2. 質問の要約と次のアクションを要求する
上司が話終わるのを待つのではなく、会話の区切りで積極的に割り込み、要点を復唱します。
- 「承知いたしました。つまり、Aの資料のBの部分をCのように修正すればよろしいでしょうか?」
- 「この件は、一度テキストでまとめてチャットで送っていただけますか?より正確に対応いたします。」
フェーズ3:フォローアップと習慣化(恒久的な対策)
最も重要なのは、電話での会話を「なかったこと」にせず、必ず記録に残すプロセスです。
1. 電話後5分以内に「確認メール/チャット」を送る
電話で議論された内容や指示事項は、必ず「議事録」としてテキスト化し、上司に確認を求めます。
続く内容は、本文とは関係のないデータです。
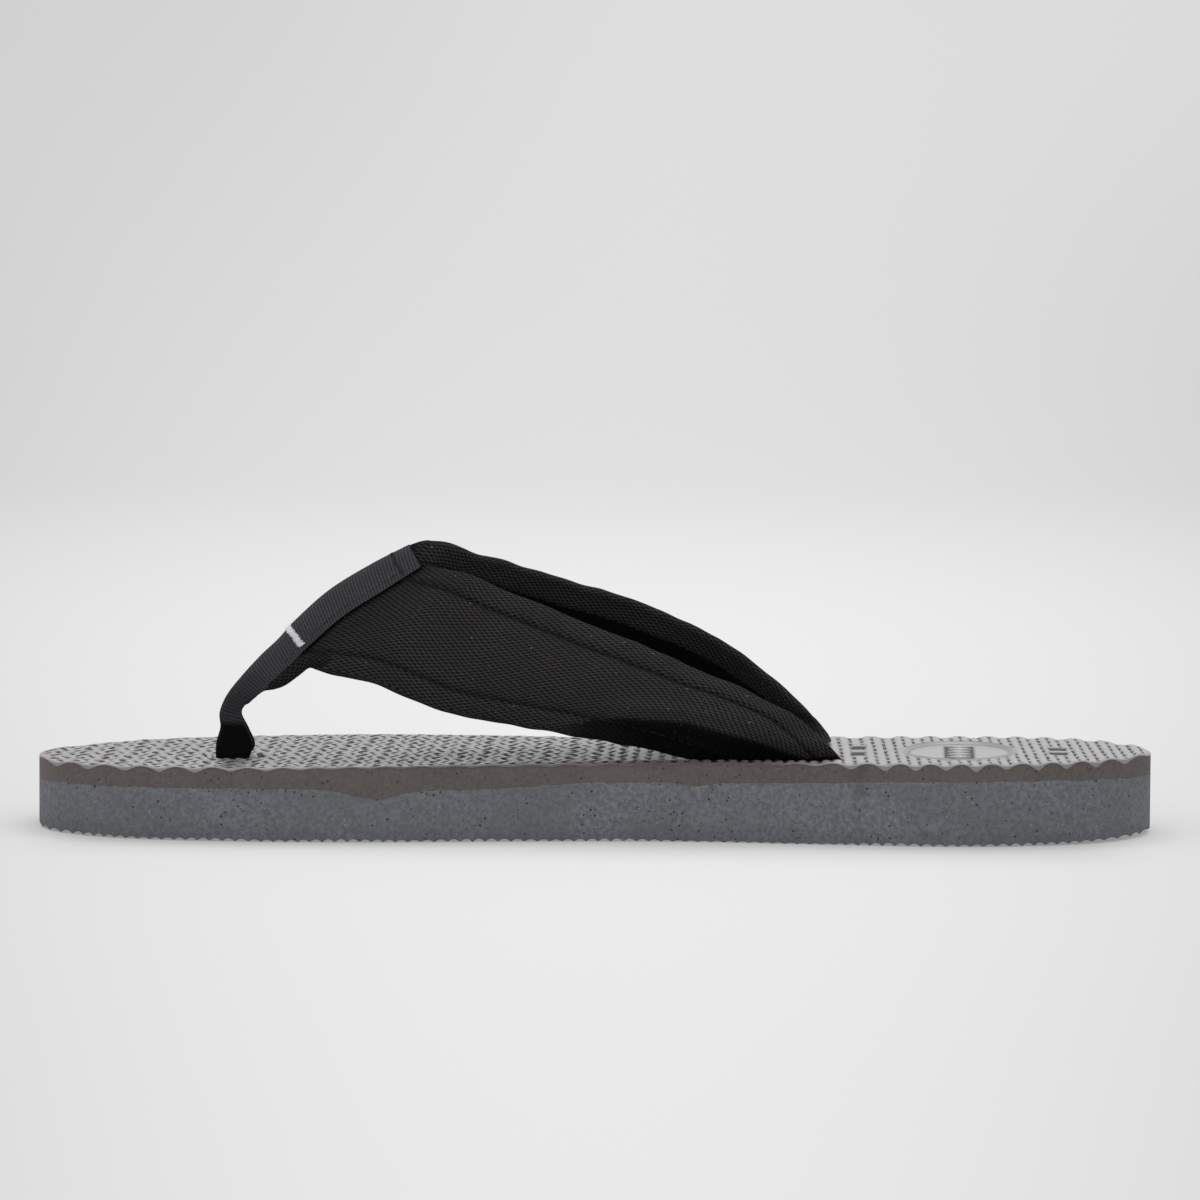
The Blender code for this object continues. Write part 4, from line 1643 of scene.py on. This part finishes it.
def stitch_row(line: np.ndarray, outward: Callable[[float], np.ndarray], pitch: float, length: float,
               thickness: float, lift: float) -> list[Stitch]:
    """Stitches end to end along a line.

    Args:
        line: the seam's points in mm.
        outward: which way is out of the cloth, from the share of the line's length.
        pitch: distance between the starts of stitches.
        length: length of the thread that shows.
        thickness: its thickness.
        lift: how far its middle stands over the line.

    Returns:
        The stitches.
    """
    along = distance_along(line)
    result = []
    for start in np.arange(pitch / 2, along[-1] - pitch / 2, pitch):
        run = points_at(start + length / 2, along, line) - points_at(start - length / 2, along, line)
        middle = points_at(start, along, line)
        result.append(Stitch(middle, run, outward(start / along[-1]), length, thickness, lift))
    return result


# ---------------------------------------------------------------------------------------------
# Strap wings
# ---------------------------------------------------------------------------------------------
Guide = tuple[tuple[float, float, float | None], ...]
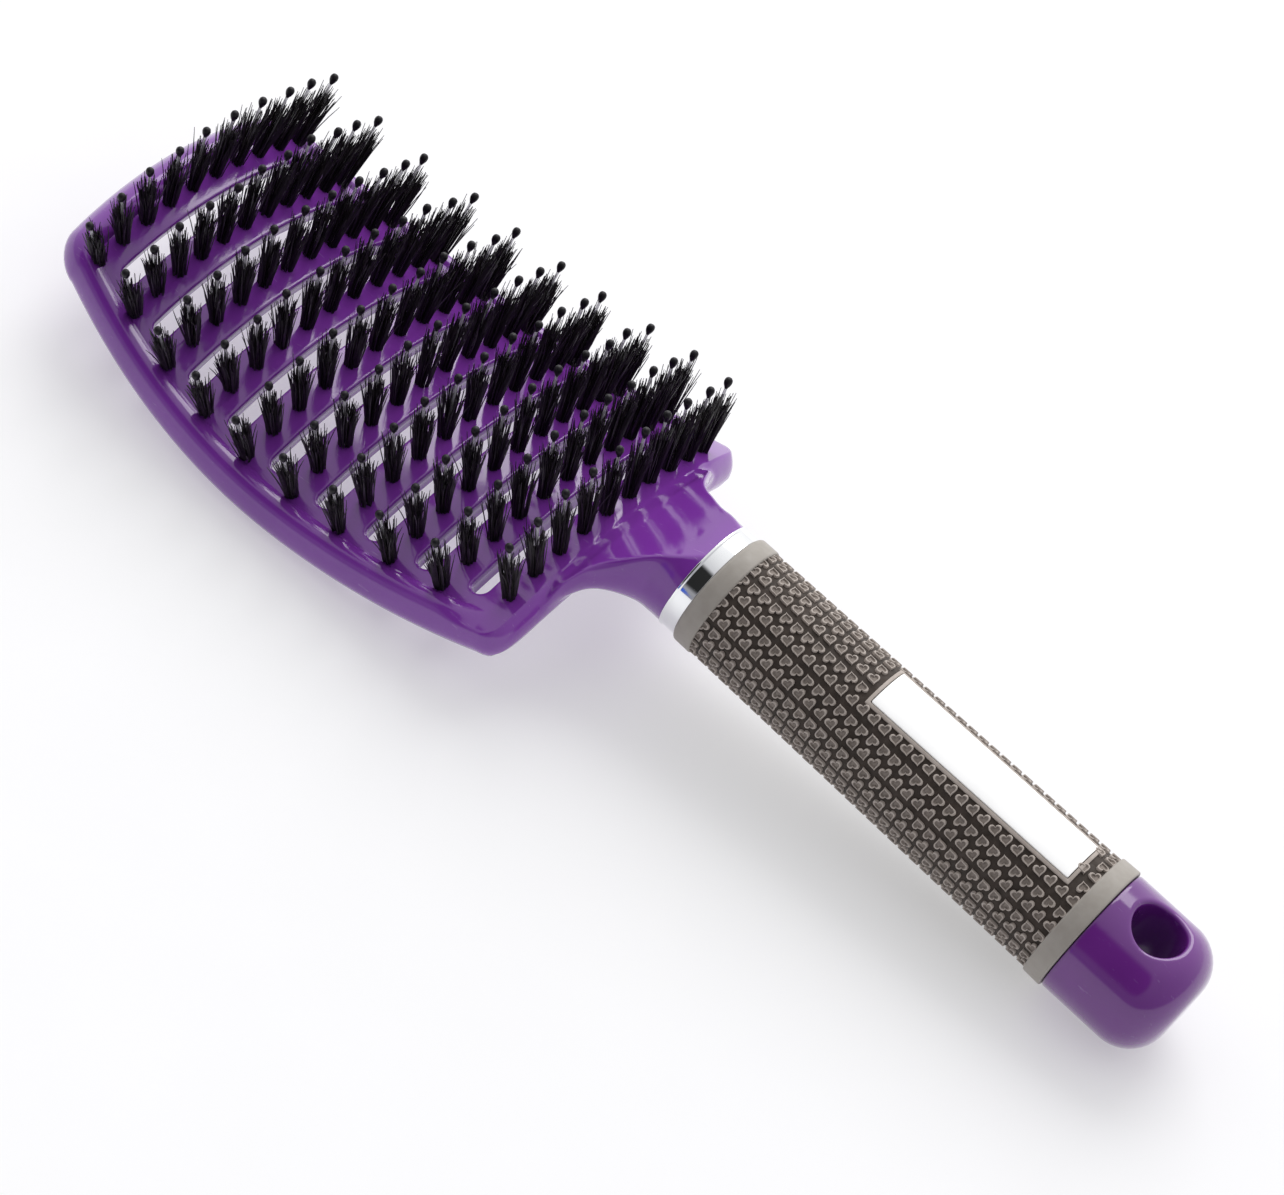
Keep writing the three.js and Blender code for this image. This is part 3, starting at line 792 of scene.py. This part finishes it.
def pin_row(row, stem, ball):
    roots, directions = tuft_axes(row)
    first, second = axes_across(directions)
    turn = np.linspace(0, 2 * math.pi, PIN_SEGMENTS, endpoint=False)
    lean = rng.normal(0, PIN_LEAN_SPREAD, (len(roots), 2))
    points, faces, owner = [], [], []
    single = strip_faces(len(PIN_PROFILE), PIN_SEGMENTS)
    size = len(PIN_PROFILE) * PIN_SEGMENTS
    for k, root in enumerate(roots):
        for radius, height in PIN_PROFILE:
            middle = root + directions[k] * height
            middle = middle + (first[k] * lean[k, 0] + second[k] * lean[k, 1]) * max(height, 0)
            ring = middle + radius * (np.cos(turn)[:, None] * first[k] + np.sin(turn)[:, None] * second[k])
            points.append(ring)
        faces += [tuple(i + k * size for i in face) for face in single]
        owner += [1 if index // PIN_SEGMENTS >= BALL_FROM else 0 for index in range(len(single))]
    points = np.concatenate(points)
    piece = solid(f"pin_set_{row:02d}", points, faces, [stem, ball], owner, merge=FINE_WELD)
    return carried(piece, "pin_nylon", f"pin_row_{row:02d}")


# ---- handle

SEGMENTS = 144
FERRULE_BORE = 9.9
FERRULE_LIP = 0.2       # the ring's edge at the neck stands out by this
FERRULE_GAP = 0.05      # between the ring and the sleeve
SLEEVE_BORE = 9.3
COLLAR_LENGTH = 4.0
COLLAR_STEP = 0.15      # length of the step down from a collar to the patterned ground
BASE_SINK = 0.75        # patterned ground below the collars
HEART_TOP = 0.5         # hearts above that ground
HEART_PITCH = 2.6       # along the grip
HEART_COLUMNS = 26      # round the grip
HEART_SHIFT = 0.12      # hearts that face each other with their tips lie closer by twice this
HEART_WIDTH = 2.45
HEART_LENGTH = 2.2
HEART_TURN = 0.7        # radians between a heart's own axis and the way round the grip
HEART_STAGGER = 0.25    # neighbouring columns are shifted along the grip by twice this
HEART_MARGIN = 0.35     # from the front collar to the first hearts
HEART_WOBBLE = 0.015
REAR_COLLAR_PROUD = 0.3
LABEL_THICKNESS = 0.5
LABEL_CORNER = 0.25
LABEL_MARGIN = 0.6      # hearts this near the patch are left out
LABEL_MARGIN_ANGLE = 0.02


def ferrule(chrome):
    start, end = -FERRULE_LENGTH, -FERRULE_GAP
    lip = FERRULE_RADIUS + FERRULE_LIP
    profile = rounded([
        (FERRULE_BORE, start), (lip, start), (lip, start + 0.4), (FERRULE_RADIUS, start + 0.6),
        (FERRULE_RADIUS, end), (FERRULE_BORE, end), (FERRULE_BORE, start),
    ], 0.12)
    points, faces = lathe(profile, SEGMENTS)
    piece = solid("ferrule_ring", points, faces, [chrome], merge=WELD)
    return carried(piece, "ferrule_chrome", "ferrule")


def grip_profile():
    """(radius, a) round the section of the sleeve."""
    front = COLLAR_LENGTH
    rear = GRIP_LENGTH - COLLAR_LENGTH
    outer = [
        (SLEEVE_BORE, 0.0), (grip_radius(0) - 0.3, 0.0), (grip_radius(0), 0.45),
        (grip_radius(front), front), (grip_radius(front) - BASE_SINK, front + COLLAR_STEP),
        (grip_radius(rear) - BASE_SINK, rear - COLLAR_STEP),
        (grip_radius(rear) + REAR_COLLAR_PROUD - 0.1, rear),
        (grip_radius(GRIP_LENGTH) + REAR_COLLAR_PROUD, GRIP_LENGTH), (SLEEVE_BORE, GRIP_LENGTH),
        (SLEEVE_BORE, 0.0),
    ]
    return rounded(outer, 0.35)


def grip_cover(ground, plain):
    """The sleeve: plain collars and bore, and a sunk ground for the hearts between the collars."""
    profile = densified(grip_profile(), 3.0)
    points, faces = lathe(profile, SEGMENTS)
    low = COLLAR_LENGTH + 0.1
    high = GRIP_LENGTH - COLLAR_LENGTH - 0.1
    outside = (SLEEVE_BORE + GRIP_START_RADIUS) / 2
    owner = []
    for here, there in zip(profile, profile[1:]):
        radius, a = (here + there) / 2
        owner += [0 if low < a < high and radius > outside else 1] * SEGMENTS
    piece = solid("grip_cover", points, faces, [ground, plain], owner, merge=WELD)
    return carried(piece, "grip_rubber", "grip_sleeve")


def densified(profile, step):
    """The polyline with added points, so that none of its pieces is much longer than the step."""
    out = [np.array(profile[0], float)]
    for here, there in zip(profile, profile[1:]):
        here, there = np.array(here, float), np.array(there, float)
        pieces = max(1, int(np.linalg.norm(there - here) / step))
        out += [here + (there - here) * (k + 1) / pieces for k in range(pieces)]
    return out


def heart_outline(count):
    """A heart two units wide, its point towards -y, as (x, y) points one way round."""
    t = np.linspace(0, 2 * math.pi, count, endpoint=False)
    x = 16 * np.sin(t) ** 3
    y = 13 * np.cos(t) - 5 * np.cos(2 * t) - 2 * np.cos(3 * t) - np.cos(4 * t)
    y = (y + 2.5) / 14.5
    return np.stack([x / 16, y], -1)


# (size, height) from the foot of a raised heart over its rim into its dished middle
HEART_RINGS = [(1.0, -0.2), (0.97, 0.36), (0.9, HEART_TOP), (0.7, HEART_TOP), (0.62, HEART_TOP - 0.14),
               (0.54, HEART_TOP - 0.3), (0.2, HEART_TOP - 0.28)]
HEART_DISH_FROM = 3     # the first ring step of the dished middle
HEART_POINTS = 22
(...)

- 件名:「【電話での確認】〇〇プロジェクトに関する指示事項」
- 本文:「先ほどの電話でのご指示について、認識の齟齬がないか確認させてください。(箇条書きで指示内容を記載)。この内容で間違いなければ、ご返信は不要です。」
2. 成功体験をテキストツールに紐づける
チャットやメール経由で仕事がスムーズに進んだ際には、「チャットに記録があったおかげで、すぐに再確認でき、迅速に対応できました」など、テキストベースのメリットを具体的に伝えます。
具体的な行動:電話をチャットに移行させるための5つのフレーズ集
実践的な言い回しを使うことで、上司に不快感を与えずにコミュニケーション手段を移行させられます。
- 「すぐにご説明いただけますが、資料を正確に参照するためにも、**念のためチャットでURLをいただけますか?**」
- 「承知いたしました。重要事項ですので、すぐに確認のためにメールで要約をお送りします。そちらをご確認いただけますでしょうか?」
- 「その件は、**今、全員が見られるように〇〇(チャットチャンネル名)で話すのが一番確実だと思います**ので、一旦電話を切ってそちらでご質問いただけますでしょうか?」
- 「ありがとうございます。次のタスクの割り込みを防ぐため、〇〇時以降の集中タイム中は、チャットでの対応とさせてください。」
- (電話の途中で)「すみません、この部分の資料名が聞き取れませんでした。チャットに貼り付けていただければ、すぐに作業に移れます。」
FAQ:電話好き上司に関するよくある質問
Q1:電話に出ないのは失礼にあたりますか?
A1:「失礼」かどうかは文化によりますが、プロフェッショナルな観点では、集中力を維持する方が優先されます。常に電話に出る必要はありません。設定したルール(例:集中タイム中は出ない、緊急時以外はチャット)に基づいて、出られなかった場合は「会議中でした」「席を外していました」と正直に伝え、**必ずすぐにチャットまたはメールで「どのようなご用件でしたか?」とフォローアップ**すれば、問題はありません。
Q2:緊急性の高い電話と、そうでない電話の見分け方は?
A2:上司が「緊急だ」と言っていても、実際には緊急でないことが多いです。対策として、電話が鳴ってもすぐに取らず、少し時間を置いてから折り返し、「どのような緊急性の内容ですか?」と最初に確認する癖をつけましょう。真に緊急な連絡は、事前にチャットやメールで警告が来ているはず、という前提を上司に教育しましょう。
Q3:組織全体で電話中心の文化を変えるにはどうすれば良いですか?
A3:個人の努力だけでは限界があります。以下のトップダウン施策を提案するのが効果的です。①全社的な「集中タイム」(電話禁止時間)の設定、②チャットツールのアクティビティを評価指標に組み込む、③経営層やマネージャー層が率先してテキストコミュニケーションを行う、という具体的なルール変更を促すことが重要です。